In Deutschland sickern diese Erkenntnisse langsam auch in die Politik durch. In Niedersachsen, Thüringen und Schleswig-Holstein wurden die Rasselisten bereits wieder gestrichen und Mecklenburg-Vorpommern gab bekannt, ebenfalls eine überarbeitete Hundehalter-Verordnung, ohne Rasseliste, umsetzen zu wollen. 

ÖSTERREICH BRAUCHT EINHEITLICHE BEISSSTATISTIKEN, KEINEN GENERALVERDACHT

„Zum Schutz von Mensch und Tier fordern wir, dass die Einschätzung, ob ein Hund aggressiv ist und warum, nur im Einzelfall von ausgebildeten und tierschutzzertifizierten Hundetrainer:nnen getroffen werden sollte“, so von Einem. Diese Expert:innen sollen nach dem neuesten Stand der Wissenschaft umfassend kynologisch ausgebildet sein.

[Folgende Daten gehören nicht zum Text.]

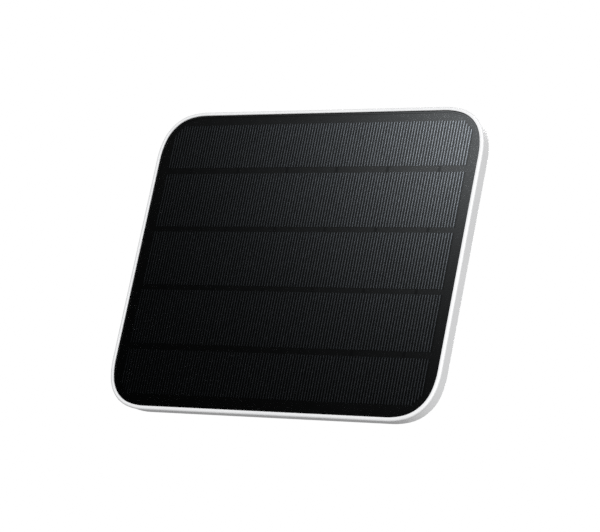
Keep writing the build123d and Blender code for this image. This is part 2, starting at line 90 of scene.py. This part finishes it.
# Two lights behind: their glints run round the upper and the lower corner.
BACK_DIRECTION = Vector((-0.3, 0.85, 0.45))
BACK_DISTANCE = 3.0
BACK_SIZE = 1.6
BACK_POWER = 38.0
LOW_BACK_DIRECTION = Vector((-0.11, 0.97, -0.18))
LOW_BACK_POWER = 14.0
# Top fill: near, so that it lifts the top of the rim more than the bottom.
TOP_FILL_DIRECTION = Vector((-0.28, -0.62, 0.74))
TOP_FILL_DISTANCE = 1.0
TOP_FILL_SIZE = 0.4
TOP_FILL_POWER = 1.4
# The surroundings: a dark side that the face mirrors, a dim card in it, and the levels elsewhere.
DARK_ROOM_DIRECTION = Vector((-0.55, -0.79, 0.27))
DARK_ROOM_CORE = math.radians(50)
DARK_ROOM_EDGE = math.radians(90)
FRONT_CARD_DIRECTION = Vector((0.05, -1.0, 0.0))
FRONT_CARD_CORE = math.radians(12)
FRONT_CARD_EDGE = math.radians(30)
FRONT_CARD_LEVEL = 0.4
LIGHT_FROM_BELOW = 0.335
LIGHT_FROM_ABOVE = 0.40
HORIZON_BLUR = 0.35
FLOOR_DROP = 1.6
FLOOR_GLOW = 0.5
FLOOR_HALF_WIDTH = 6.0


# ---- shader nodes ----
class Shader:
    """A material with short calls for the few nodes used here."""

    def __init__(self, name, color=(0.8, 0.8, 0.8), roughness=0.5, metallic=0.0):
        self.material = bpy.data.materials.new(name)
        self.material.use_nodes = True
        self.nodes = self.material.node_tree.nodes
        self.links = self.material.node_tree.links
        self.surface = self.nodes["Principled BSDF"]
        self.set("Base Color", (*color, 1.0))
        self.set("Roughness", roughness)
        self.set("Metallic", metallic)
        self.place = self.nodes.new("ShaderNodeTexCoord").outputs["Object"]

    def set(self, socket, value):
        self.surface.inputs[socket].default_value = value

    def link(self, output, socket):
        self.links.new(output, self.surface.inputs[socket])

    def stretched(self, scale):
        """Object coordinates, scaled along each axis."""
        node = self.nodes.new("ShaderNodeMapping")
        node.inputs["Scale"].default_value = scale
        self.links.new(self.place, node.inputs["Vector"])
        return node.outputs["Vector"]

    def noise(self, scale, detail=2.0, place=None):
        node = self.nodes.new("ShaderNodeTexNoise")
        node.inputs["Scale"].default_value = scale
        node.inputs["Detail"].default_value = detail
        self.links.new(place or self.place, node.inputs["Vector"])
        return node.outputs["Fac"]

    def ramp(self, value, low, high, low_color, high_color):
        node = self.nodes.new("ShaderNodeValToRGB")
        node.color_ramp.elements[0].position = low
        node.color_ramp.elements[1].position = high
        node.color_ramp.elements[0].color = (*low_color, 1.0)
        node.color_ramp.elements[1].color = (*high_color, 1.0)
        self.links.new(value, node.inputs["Fac"])
        return node.outputs["Color"]

    def rings(self, pitch):
        """Waves along Y, one pitch apart."""
        node = self.nodes.new("ShaderNodeTexWave")
        node.bands_direction = "Y"
        node.inputs["Scale"].default_value = math.pi / 10 / pitch
        self.links.new(self.place, node.inputs["Vector"])
        return node.outputs["Fac"]

    def spread(self, value, low, high):
        """value from 0..1 mapped to low..high."""
        node = self.nodes.new("ShaderNodeMapRange")
        node.inputs["To Min"].default_value = low
        node.inputs["To Max"].default_value = high
        self.links.new(value, node.inputs["Value"])
        return node.outputs["Result"]

    def bump(self, height, depth, strength=1.0):
        """Adds relief of that depth, in metres."""
        node = self.nodes.new("ShaderNodeBump")
        node.inputs["Distance"].default_value = depth
        node.inputs["Strength"].default_value = strength
        self.links.new(height, node.inputs["Height"])
        before = self.surface.inputs["Normal"]
        if before.is_linked:
            self.links.new(before.links[0].from_socket, node.inputs["Normal"])
        self.link(node.outputs["Normal"], "Normal")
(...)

Da gefährliches Verhalten eines Hundes nicht von seiner Rasse, sondern vor allem von seiner Haltung und damit seinen Halter:innen abhängt, sollte auch für Züchter:innen ein Sachkundenachweis eingeführt werden. Hofrätin DDr. Regina Binder, Tierrechtsexpertin an der Veterinärmedizinischen Universität Wien, bekräftigt dies in ihrem Abschlussbericht von 2019 und fordert umfassende Schulungsmaßnahmen für Erwachsene und Kinder im Allgemeinen, aber besonders für Hundehalter:innen und Züchter:innen. Zusätzlich braucht es eine flächendeckende Hundebissstatistik, für welche einheitlich geklärt werden muss, was unter einem „Biss“ überhaupt zu verstehen ist. Bei einem solchen vereinheitlichten Meldesystem müssen sowohl der Hintergrund über Opfer und Hund, als auch das Szenario und der Kontext eines Vorfalls standardisiert dokumentiert werden [1].

QUELLE:

[1] Binder R & Affenzeller N. Sicherheitspolizeiliche Hundegesetzgebung in Österreich unter  Berücksichtigung der einschlägigen Bestimmungen in Deutschland und in der Schweiz. 2019. Veterinärmedizinische Universität Wien.